Baca juga: Hari ini, 17 Tahun Lalu, Airbus A380 Sukses Terbang Perdana
Usai sukses melakukan penerbangan perdana, Jacques Rosay mengaku puas dengan performa pesawat. Terutama ketika climbing tak lama setelah lepas landas. “Dalam beberapa menit pertama penerbangan, kami terkesan dengan kemudahan handling pesawat,” ujarnya.
Mendengar keterangan dari Jacques, Airbus begitu optimis dan memasang target setahun setelahnya atau pada tahun 2006. Sayangnya, itu meleset. Alih-alih memasuki tahun layanan perdana, Airbus justru memilih menerbangkan A380 lainnya dengan nomor seri pabrikan 003 pada 7 Mei 2006. Pesawat inilah yang pada akhirnya resmi diterima Singapore Airlines pada 15 Oktober 2007 untuk pertama kalinya di dunia.
10 hari kemudian, pesawat dengan registrasi 9V-SKA itu pun menjalani penerbangan komersial perdana ke Sydney, Australia. Jauh sebelum itu, Singapura telah menjual tiket penerbangan komersial perdana A380 ke publik.
Meski penerbangan SQ380 berstatus sebagai penerbangan komersial, namun, tiket yang dijual seluruhnya disumbangkan ke tiga badan amal di Australia. Tiket kelas ekonomi dijual US$560 dan tike suit first class dijual US$1,380. Walau tergolong mahal untuk ukuran saat itu, tetapi publik begitu antusias dan seluruh kursi terisi penuh.

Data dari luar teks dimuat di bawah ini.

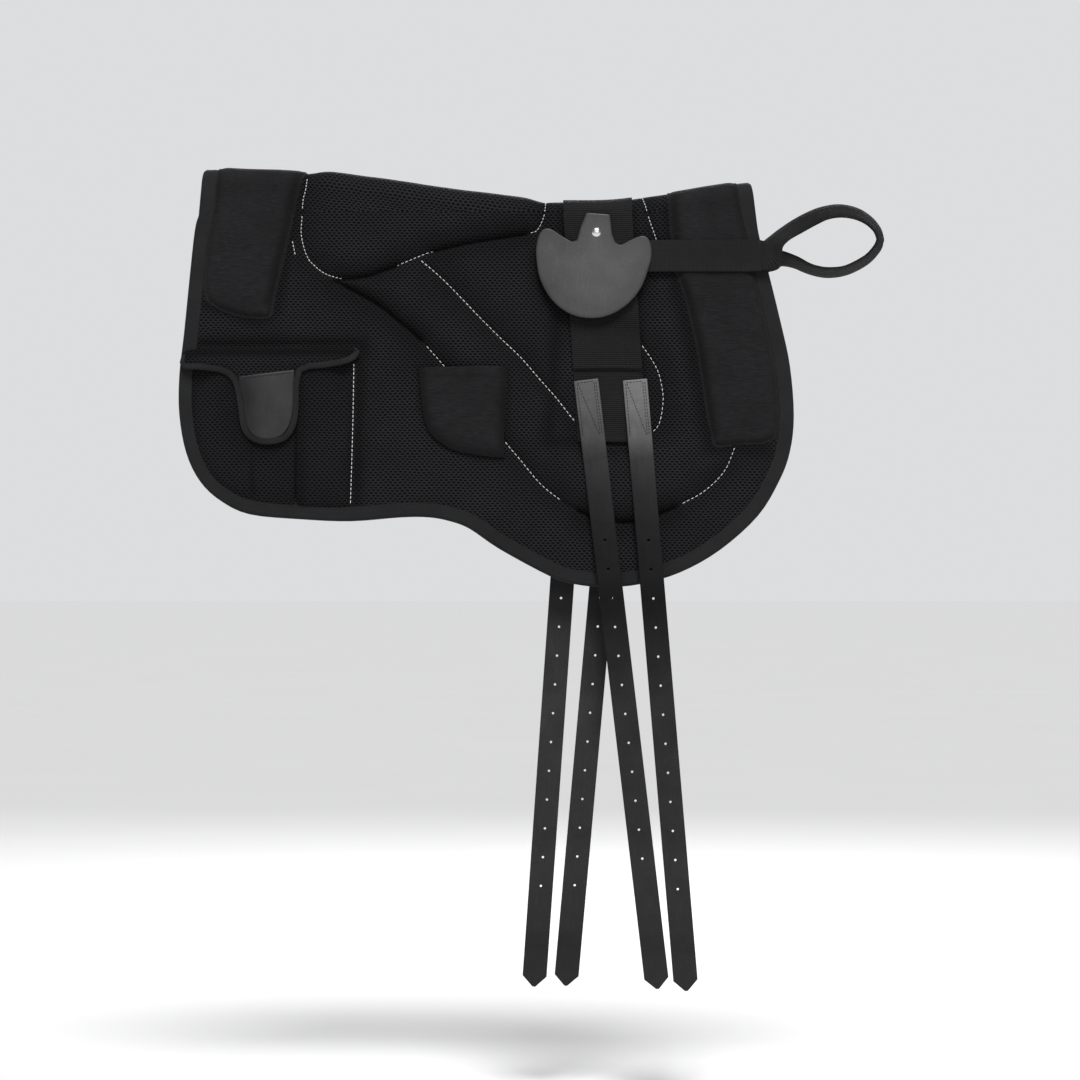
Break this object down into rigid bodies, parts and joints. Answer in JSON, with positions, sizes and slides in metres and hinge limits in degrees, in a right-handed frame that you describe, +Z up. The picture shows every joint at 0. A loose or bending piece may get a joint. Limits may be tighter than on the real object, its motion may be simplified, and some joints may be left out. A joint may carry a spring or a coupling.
{
  "type": "bareback riding pad",
  "caption": "Padded mesh bareback riding pad folded over its spine, with leather billets, flapped storage pockets, shim pockets, leather shields and a webbing grab handle.",
  "frame": {"origin": "on the axis of the channel under the spine, in the straight dip of the seat", "axes": "+X towards the front (withers) end, +Z up, the right side faces -Y"},
  "size_m": [0.7271, 0.0632, 0.8487],
  "materials": {
    "mesh": "black air mesh",
    "foam": "closed-cell foam",
    "binding": "black woven binding",
    "canvas": "black woven nylon",
    "webbing": "black ribbed webbing",
    "leather": "smooth black leather",
    "steel": "polished"
  },
  "bodies": {
    "spine": {"spine_lining": "mesh", "spine_core": "foam", "spine_cover": "mesh", "spine_binding_front": "binding", "spine_binding_rear": "binding", "spine_patch_rear": "canvas", "spine_patch_front": "canvas", "spine_web": "webbing"},
    "right_side": {"right_lining": "mesh", "right_core": "foam", "right_cover": "mesh", "right_seat_insert": "foam", "right_thigh_insert": "foam", "right_binding": "binding", "right_patch_rear": "canvas", "right_shim_rear": "foam", "right_patch_front": "canvas", "right_shim_front": "foam", "right_small_pocket": "canvas", "right_pocket": "mesh", "right_web_lower": "webbing", "right_web_upper": "webbing", "right_billet_rear_end": "leather", "right_billet_front_end": "leather", "right_shield_tab": "leather", "right_rivet": "steel", "right_handle_web": "webbing", "right_handle_half": "webbing"},
    "right_pocket_flap": {"right_pocket_flap": "mesh", "right_pocket_tab": "leather"},
    "right_billet_rear": {"right_billet_rear": "leather"},
    "right_billet_front": {"right_billet_front": "leather"},
    "right_shield_flap": {"right_shield_flap": "leather"},
    "left_side": {"left_lining": "mesh", "left_core": "foam", "left_cover": "mesh", "left_seat_insert": "foam", "left_thigh_insert": "foam", "left_binding": "binding", "left_patch_rear": "canvas", "left_shim_rear": "foam", "left_patch_front": "canvas", "left_shim_front": "foam", "left_small_pocket": "canvas", "left_pocket": "mesh", "left_web_lower": "webbing", "left_web_upper": "webbing", "left_billet_rear_end": "leather", "left_billet_front_end": "leather", "left_shield_tab": "leather", "left_rivet": "steel", "left_handle_web": "webbing", "left_handle_half": "webbing"},
    "left_pocket_flap": {"left_pocket_flap": "mesh", "left_pocket_tab": "leather"},
    "left_billet_rear": {"left_billet_rear": "leather"},
    "left_billet_front": {"left_billet_front": "leather"},
    "left_shield_flap": {"left_shield_flap": "leather"}
  },
  "joints": [
    {"name": "right_side_swing", "type": "hinge", "parent": "spine", "child": "right_side", "pos_m": [0, -0.023, 0], "axis": [-1, 0, 0], "range_deg": [0, 90]},
    {"name": "right_billet_rear_bend", "type": "hinge", "parent": "right_side", "child": "right_billet_rear", "pos_m": [0.0237, -0.0218, -0.231], "axis": [-0.9932, 0, -0.1167], "range_deg": [0, 110]},
    {"name": "right_billet_front_bend", "type": "hinge", "parent": "right_side", "child": "right_billet_front", "pos_m": [0.072, -0.0218, -0.231], "axis": [-0.9965, 0, -0.0837], "range_deg": [0, 110]},
    {"name": "right_shield_bend", "type": "hinge", "parent": "right_side", "child": "right_shield_flap", "pos_m": [0.026, -0.026, -0.024], "axis": [-1, 0, 0], "range_deg": [0, 85]},
    {"name": "right_pocket_flap_fold", "type": "hinge", "parent": "right_side", "child": "right_pocket_flap", "pos_m": [-0.307, -0.0153, -0.139], "axis": [-1, 0, 0], "range_deg": [0, 90]},
    {"name": "left_side_swing", "type": "hinge", "parent": "spine", "child": "left_side", "pos_m": [0, 0.023, 0], "axis": [1, 0, 0], "range_deg": [0, 90]},
    {"name": "left_billet_rear_bend", "type": "hinge", "parent": "left_side", "child": "left_billet_rear", "pos_m": [0.0024, 0.0218, -0.231], "axis": [0.9976, 0, -0.0698], "range_deg": [0, 110]},
    {"name": "left_billet_front_bend", "type": "hinge", "parent": "left_side", "child": "left_billet_front", "pos_m": [0.0464, 0.0218, -0.231], "axis": [0.996, 0, -0.0889], "range_deg": [0, 110]},
    {"name": "left_shield_bend", "type": "hinge", "parent": "left_side", "child": "left_shield_flap", "pos_m": [0.026, 0.026, -0.024], "axis": [1, 0, 0], "range_deg": [0, 85]},
    {"name": "left_pocket_flap_fold", "type": "hinge", "parent": "left_side", "child": "left_pocket_flap", "pos_m": [-0.307, 0.0153, -0.139], "axis": [1, 0, 0], "range_deg": [0, 90]}
  ]
}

CEO Singapore Airlines saat itu, Chew Choon Seng, menyebutkan bahwa Airbus A380 sebagai “ratu baru langit” seolah mengkudeta “ratu langit” sebelumnya yang disandang Boeing 747. Seng juga menyebut bahwa A380 sebagai “pesawat untuk hari ini dan besok” menunjukkan rasa optimisnya kepada pesawat yang dipesan oleh SQ sebanyak 25 unit itu.
Baca juga: Hari Ini, 17 Tahun Lalu, Airbus A380 Resmi Diluncurkan dan Bikin Airbus Rugi Besar!
10 tahun kemudian, tepatnya 25 Agustus 2017, pesawat pertama A380 pertama yang memasuki layanan komersial di dunia bersama SQ, 9V-SKA, harus menjalani penerbangan terakhir sebelum pensiun dan dikembalikan ke lessor pada 5 Desember 2017, menjadikannya sebagai A380 pertama yang pensiun.
Beberapa tahun kemudian, tepatnya pada Februari 2019, Airbus mengumumkan menyetop produksi A380 dengan angka penjualan akhir diperkirakan mencapai 242 unit, sedikit dari target minimum penjualan untuk mencapai break even di angka 250 unit pesawat, atau jauh dari target penjualan 750 unit.